--- Dataset extract ---

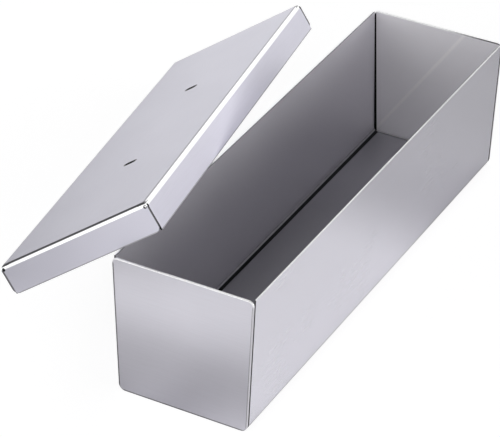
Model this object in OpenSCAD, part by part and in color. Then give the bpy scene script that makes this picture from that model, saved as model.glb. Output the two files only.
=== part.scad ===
// Pate mould in sheet steel: a trough folded from one sheet, two end plates welded
// across its ends, and a folded lid that drops over the rim. The lid is off, leaning on
// the mould: its skirt lies on the left rim and its far left corner stands on the table.
// Millimetres, +Z up. The origin is on the table, under the middle of the base, with the
// mould's length along Y and its front end at -Y.

/* [Mould] */
// Length outside, over both end plates
mould_length = 300; // [200:5:400]
// Width outside, at the rim
rim_width = 82; // [78:1:110]
// Width outside, at the base, before its bends are rounded
base_width = 76; // [60:1:78]
// Height from the table to the rim
mould_height = 82; // [60:1:100]
// Thickness of the trough's and the lid's sheet
sheet = 1; // [0.8:0.1:1.5]
// Outside radius of the two bends between the floor and the walls
bend_radius = 4; // [2:0.5:8]

/* [End plates] */
// Thickness of an end plate
plate_thickness = 1.5; // [1:0.1:2]
// Radius of a plate's two upper corners
plate_top_radius = 3; // [1:0.5:6]

/* [Welds] */
// Gap between an end plate and the trough, which the weld fills
seam_gap = 0.8; // [0.3:0.1:1.2]
// Depth of a weld below both faces of the sheet
weld_recess = 0.3; // [0.1:0.05:0.35]
// Bare seam above the skirt's edge, before a lid corner's weld begins
weld_foot = 4; // [3.5:0.5:6]

/* [Lid] */
// Gap all round between the mould's rim and the inside of the skirt
lid_gap = 4; // [1:0.5:6]
// Height of the lid outside, from the skirt's edge to the top
skirt_height = 17; // [14:1:25]
// Outside radius of the bends between the top and the skirts
lid_bend_radius = 2.5; // [2:0.5:4]
// Width of the open seam at each corner of the skirt
corner_seam = 0.5; // [0.3:0.1:0.8]
// Radius of the end skirts' lower corners
skirt_corner_radius = 3.5; // [1:0.5:3.5]
// Diameter of the bend relief holes at the top of each corner seam
relief_diameter = 1.4; // [1:0.1:1.8]
// Distance of the end skirts' relief holes from the lid's long sides
relief_inset = 1.4; // [1:0.1:2]
// Depth of the relief holes' centres below the lid's top
relief_depth = 2.2; // [1.8:0.1:2.6]

/* [Vents] */
// Length of a vent slot, across the lid
vent_length = 6.5; // [4:0.5:20]
// Width of a vent slot
vent_width = 3; // [1:0.5:3.5]
// Distance between the two vents' centres
vent_spacing = 116; // [60:2:160]
// Distance of the vents' midpoint from the lid's own, towards the rear
vent_shift = 2; // [-10:1:10]

/* [Leaning lid] */
// Turn of the lid in its own plane
lid_turn = 15.5; // [5:0.5:25]
// How far the lid's front right corner reaches past the left rim, up the slope
lid_reach = 25; // [12:1:30]
// Distance of the lid's middle behind the mould's middle
lid_shift = 2; // [0:1:20]
// Clearance under the lid, at the rim and at the table
rest_gap = 0.2; // [0.1:0.05:0.3]

/* [Hidden] */

$fn = 48;
// Steps in an arc that is drawn point by point
arc_steps = 12;
steel_colour = [0.80, 0.79, 0.83];
weld_colour = [0.36, 0.35, 0.37];
// Overrun of a cut past the face it opens
cut = 1;

front = -1;
rear = 1;
left = -1;
right = 1;

// Lean of the long walls away from upright
wall_lean = atan((rim_width - base_width) / 2 / mould_height);
trough_length = mould_length - 2 * (plate_thickness + seam_gap);
// The welds stop where the end plates' upper corners begin
weld_top = mould_height - plate_top_radius;

lid_width = rim_width + 2 * (lid_gap + sheet);
lid_length = mould_length + 2 * (lid_gap + sheet);
relief_height = skirt_height - relief_depth;

// The long skirts end behind the end skirts, past the seam. The lid stands on the table
// on such an end, the far left one.
foot_x = lid_width / 2;
foot_y = lid_length / 2 - sheet - corner_seam;
// Distances up the slope, from the lid's middle to its front right corner and to its foot
corner_run = lid_width / 2 * cos(lid_turn) + lid_length / 2 * sin(lid_turn);
foot_run = foot_x * cos(lid_turn) + foot_y * sin(lid_turn);
// The skirts' edges lie in one plane, which holds the left rim and the foot
middle_run = corner_run - lid_reach;
lid_tilt = asin(mould_height / (middle_run + foot_run));

// Half the mould's width outside at a height, less an inset square to the wall
function wall_x(height, inset = 0) =
    base_width / 2 + height * tan(wall_lean) - inset / cos(wall_lean);

// Points along an arc between two directions
function arc(centre, radius, from, to) = [
    for (i = [0:arc_steps])
        let (angle = from + (to - from) * i / arc_steps)
            centre + radius * [cos(angle), sin(angle)]
];

function reversed(points) = [for (i = [len(points) - 1:-1:0]) points[i]];

// An outline from left to right, made from its right half, which starts at the middle
function across(half) = concat([for (p = reversed(half)) [-p[0], p[1]]], half);

// The bend from the floor to the right wall, at a depth into the sheet
function base_bend(inset) =
    arc([wall_x(bend_radius, bend_radius), bend_radius], bend_radius - inset, -90, -wall_lean);

// The trough's outline from rim to rim at a depth into its sheet, up to a height
function trough_outline(inset, top) =
    across(concat(base_bend(inset), [[wall_x(top, inset), top]]));

// A profile in X and Z, drawn out along Y about the middle
module along_y(length) {
    translate([0, length / 2, 0])
        rotate([90, 0, 0])
            linear_extrude(length)
                children();
}

// A profile in Y and Z, drawn out along X about the middle
module along_x(length) {
    rotate([0, 0, 90])
        along_y(length)
            children();
}

// The U of sheet between two depths, up to a height
module trough_section(outer, inner, top) {
    polygon(concat(trough_outline(outer, top), reversed(trough_outline(inner, top))));
}

// An end plate's outline: flush with the trough's outside, with its upper corners rounded
module plate_outline() {
    shoulder = mould_height - plate_top_radius;
    corner = [wall_x(shoulder, plate_top_radius), shoulder];
    polygon(across(concat(base_bend(0), arc(corner, plate_top_radius, -wall_lean, 90))));
}

module trough_sheet() {
    color(steel_colour)
        along_y(trough_length)
            trough_section(0, sheet, mould_height);
}

module end_plate(end) {
    color(steel_colour)
        translate([0, end * (mould_length - plate_thickness) / 2, 0])
            along_y(plate_thickness)
                plate_outline();
}

// The weld round the U between an end plate and the trough, set back from both faces
module seam_weld(end) {
    color(weld_colour)
        translate([0, end * (trough_length + seam_gap) / 2, 0])
            along_y(seam_gap)
                trough_section(weld_recess, sheet - weld_recess, weld_top);
}

// The lid's section across one of its sides: upright skirts and a flat top, with round
// bends between them
module hood_section(width, inset, foot) {
    half = width / 2 - inset;
    top = skirt_height - inset;
    radius = lid_bend_radius - inset;
    translate([-half, foot])
        square([2 * half, top - radius - foot]);
    translate([radius - half, foot])
        square([2 * (half - radius), top - foot]);
    for (side = [left, right])
        translate([side * (half - radius), top - radius])
            circle(radius);
}

// The solid hood at a depth into the lid's sheet, with the bends meeting at its corners
module hood(inset, foot) {
    intersection() {
        along_y(lid_length)
            hood_section(lid_width, inset, foot);
        along_x(lid_width)
            hood_section(lid_length, inset, foot);
    }
}

// A seam through a long skirt beside an end skirt, with a relief hole at its top
module corner_cut(side, end) {
    seam_y = end * (lid_length / 2 - sheet - corner_seam / 2);
    translate([side * lid_width / 2, seam_y, relief_height / 2 - cut / 2])
        cube([2 * (sheet + cut), corner_seam, relief_height + cut], center = true);
    translate([side * lid_width / 2, seam_y, relief_height])
        rotate([0, 90, 0])
            cylinder(h = 2 * (sheet + cut), d = relief_diameter, center = true);
    translate([side * (lid_width / 2 - relief_inset), end * lid_length / 2, relief_height])
        rotate([90, 0, 0])
            cylinder(h = 2 * (sheet + cut), d = relief_diameter, center = true);
}

// What rounding an end skirt's lower corner takes off
module skirt_corner_cut(side, end) {
    translate([side * lid_width / 2, end * (lid_length - sheet) / 2, 0])
        along_y(sheet + corner_seam)
            difference() {
                square(2 * skirt_corner_radius, center = true);
                translate([-side * skirt_corner_radius, skirt_corner_radius])
                    circle(skirt_corner_radius);
            }
}

module vent_slot() {
    straight = vent_length - vent_width;
    translate([0, 0, skirt_height - sheet - cut])
        linear_extrude(sheet + 2 * cut) {
            square([straight, vent_width], center = true);
            for (side = [left, right])
                translate([side * straight / 2, 0])
                    circle(d = vent_width);
        }
}

// From the lid's own frame, centred on its skirts' edges, to where it leans
module leaning() {
    translate([-rim_width / 2, lid_shift, mould_height + rest_gap])
        rotate([0, -lid_tilt, 0])
            translate([-middle_run, 0, 0])
                rotate([0, 0, lid_turn])
                    children();
}

module lid_sheet() {
    color(steel_colour)
        leaning()
            difference() {
                hood(0, 0);
                hood(sheet, -cut);
                for (side = [left, right], end = [front, rear]) {
                    corner_cut(side, end);
                    skirt_corner_cut(side, end);
                }
                for (end = [front, rear])
                    translate([0, vent_shift + end * vent_spacing / 2, 0])
                        vent_slot();
            }
}

// The weld in a corner seam of the lid, between its bare foot and the relief hole
module lid_corner_weld(side, end) {
    top = relief_height - relief_diameter / 2;
    color(weld_colour)
        leaning()
            translate([
                side * (lid_width - sheet) / 2,
                end * (lid_length / 2 - sheet - corner_seam / 2),
                (weld_foot + top) / 2
            ])
                cube([sheet - 2 * weld_recess, corner_seam, top - weld_foot], center = true);
}

trough_sheet();
end_plate(front);  // front_end_plate
end_plate(rear);  // rear_end_plate
seam_weld(front);  // front_seam_weld
seam_weld(rear);  // rear_seam_weld
lid_sheet();
lid_corner_weld(left, front);  // lid_corner_weld_front_left
lid_corner_weld(right, front);  // lid_corner_weld_front_right
lid_corner_weld(left, rear);  // lid_corner_weld_rear_left
lid_corner_weld(right, rear);  // lid_corner_weld_rear_right
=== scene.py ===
"""A pate mould in satin stainless sheet, with its folded lid leaning on the rim.

Metres throughout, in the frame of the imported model: the origin is under the middle of
the mould's base, its length runs along Y with the front end at -Y, and Z is up.
"""

import math
import random

import bmesh
import bpy
from bpy.props import FloatProperty, FloatVectorProperty, IntProperty, PointerProperty
from mathutils import Matrix, Vector


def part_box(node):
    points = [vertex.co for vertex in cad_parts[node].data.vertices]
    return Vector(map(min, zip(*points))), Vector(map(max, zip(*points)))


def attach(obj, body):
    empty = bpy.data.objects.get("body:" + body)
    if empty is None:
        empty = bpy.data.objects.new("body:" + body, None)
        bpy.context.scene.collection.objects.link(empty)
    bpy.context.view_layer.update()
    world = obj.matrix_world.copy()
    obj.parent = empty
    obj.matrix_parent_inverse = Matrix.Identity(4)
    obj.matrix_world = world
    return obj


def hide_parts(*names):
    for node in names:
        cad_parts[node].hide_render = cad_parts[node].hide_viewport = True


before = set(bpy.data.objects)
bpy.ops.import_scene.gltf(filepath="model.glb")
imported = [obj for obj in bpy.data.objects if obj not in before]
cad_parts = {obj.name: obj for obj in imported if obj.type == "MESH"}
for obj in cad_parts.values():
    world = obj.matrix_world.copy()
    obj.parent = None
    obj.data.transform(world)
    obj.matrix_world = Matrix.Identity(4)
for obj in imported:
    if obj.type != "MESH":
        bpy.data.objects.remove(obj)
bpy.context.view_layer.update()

bl_info = {
    "name": "Pate mould",
    "version": (1, 0, 0),
    "blender": (4, 5, 0),
    "location": "3D View > Sidebar > Pate mould",
    "description": "Builds a welded sheet-steel pate mould and its leaning lid, finished in satin steel",
    "category": "Object",
}

MM = 0.001
ENDS = ("front", "rear")
# The sides, with their directions along X
SIDES = {"left": -1, "right": 1}

# Share of a light patch's half width over which it fades, on both sides of its border
PATCH_EDGE = 0.35
# Azimuth, elevation, half width and half height of each screen, in degrees
SCREENS = {
    "rear_screen": (20, 10, 60, 12),
    "right_screen": (70, 12, 40, 14),
    "front_screen": (165, 8, 70, 14),
    "high_screen": (-28, 31, 28, 10),
    "left_high_screen": (-60, 45, 25, 10),
    "right_high_screen": (75, 31, 45, 10),
}
# The same for the room's white surfaces, which only the metal shows
ROOM = {
    "ceiling": (0, 90, 360, 30),
    "left_wall": (-115, 25, 40, 25),
}
# Middle and half size of each lit place on the paper, in metres
PAPER_LIGHTS = {
    "right_glow": ((0.085, -0.05), (0.07, 0.11)),
    "rear_glow": ((-0.6, 0.6), (0.5, 0.5)),
    "front_glow": ((0.0, -0.25), (0.2, 0.04)),
    "far_front_glow": ((0.02, -0.5), (0.1, 0.07)),
    "far_right_glow": ((0.1, 0.17), (0.06, 0.1)),
    "plate_glow": ((-0.06, -0.21), (0.045, 0.06)),
}
# Middle and half size of each place where the paper lies in shade
PAPER_SHADES = {
    "left_shade": ((-0.09, -0.05), (0.045, 0.08)),
    "front_left_shade": ((-0.16, -0.33), (0.085, 0.08)),
    "lid_shade": ((-0.24, 0.12), (0.07, 0.2)),
}

# Ends of the streak on the end plates' inner faces, in X and Z
STREAK = (Vector((-34 * MM, 6 * MM)), Vector((15 * MM, 78 * MM)))

# The marks below fade in from the first distance to the second, both counted from an edge.
# From the streak's middle line
STREAK_EDGE = (1.6 * MM, 0.2 * MM)
# Outwards from where a plate's outer rounding begins, and from its inner face
PLATE_LIP = (-0.05 * MM, 0.10 * MM)
PLATE_INNER_LIP = (0.55 * MM, 0.35 * MM)
# Inwards from where a plate's rounding ends, and how much wider it is at the left and bottom, where shade
# is painted
PLATE_BORDER = (0.35 * MM, 0.15 * MM)
SHADED_EXTRA = 0.2 * MM
# Outwards from the trough's end
PLATE_INSIDE = (1.2 * MM, 1.0 * MM)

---

> _Task details_: Copy out precisely the lines from the line with "and the relief hole" to the line with "before = set(bpy.data.objects)" in the material above, including those two lines and omitting all the rest.

> _Output for this task_:
// The weld in a corner seam of the lid, between its bare foot and the relief hole
module lid_corner_weld(side, end) {
    top = relief_height - relief_diameter / 2;
    color(weld_colour)
        leaning()
            translate([
                side * (lid_width - sheet) / 2,
                end * (lid_length / 2 - sheet - corner_seam / 2),
                (weld_foot + top) / 2
            ])
                cube([sheet - 2 * weld_recess, corner_seam, top - weld_foot], center = true);
}

trough_sheet();
end_plate(front);  // front_end_plate
end_plate(rear);  // rear_end_plate
seam_weld(front);  // front_seam_weld
seam_weld(rear);  // rear_seam_weld
lid_sheet();
lid_corner_weld(left, front);  // lid_corner_weld_front_left
lid_corner_weld(right, front);  // lid_corner_weld_front_right
lid_corner_weld(left, rear);  // lid_corner_weld_rear_left
lid_corner_weld(right, rear);  // lid_corner_weld_rear_right
=== scene.py ===
"""A pate mould in satin stainless sheet, with its folded lid leaning on the rim.

Metres throughout, in the frame of the imported model: the origin is under the middle of
the mould's base, its length runs along Y with the front end at -Y, and Z is up.
"""

import math
import random

import bmesh
import bpy
from bpy.props import FloatProperty, FloatVectorProperty, IntProperty, PointerProperty
from mathutils import Matrix, Vector


def part_box(node):
    points = [vertex.co for vertex in cad_parts[node].data.vertices]
    return Vector(map(min, zip(*points))), Vector(map(max, zip(*points)))


def attach(obj, body):
    empty = bpy.data.objects.get("body:" + body)
    if empty is None:
        empty = bpy.data.objects.new("body:" + body, None)
        bpy.context.scene.collection.objects.link(empty)
    bpy.context.view_layer.update()
    world = obj.matrix_world.copy()
    obj.parent = empty
    obj.matrix_parent_inverse = Matrix.Identity(4)
    obj.matrix_world = world
    return obj


def hide_parts(*names):
    for node in names:
        cad_parts[node].hide_render = cad_parts[node].hide_viewport = True


before = set(bpy.data.objects)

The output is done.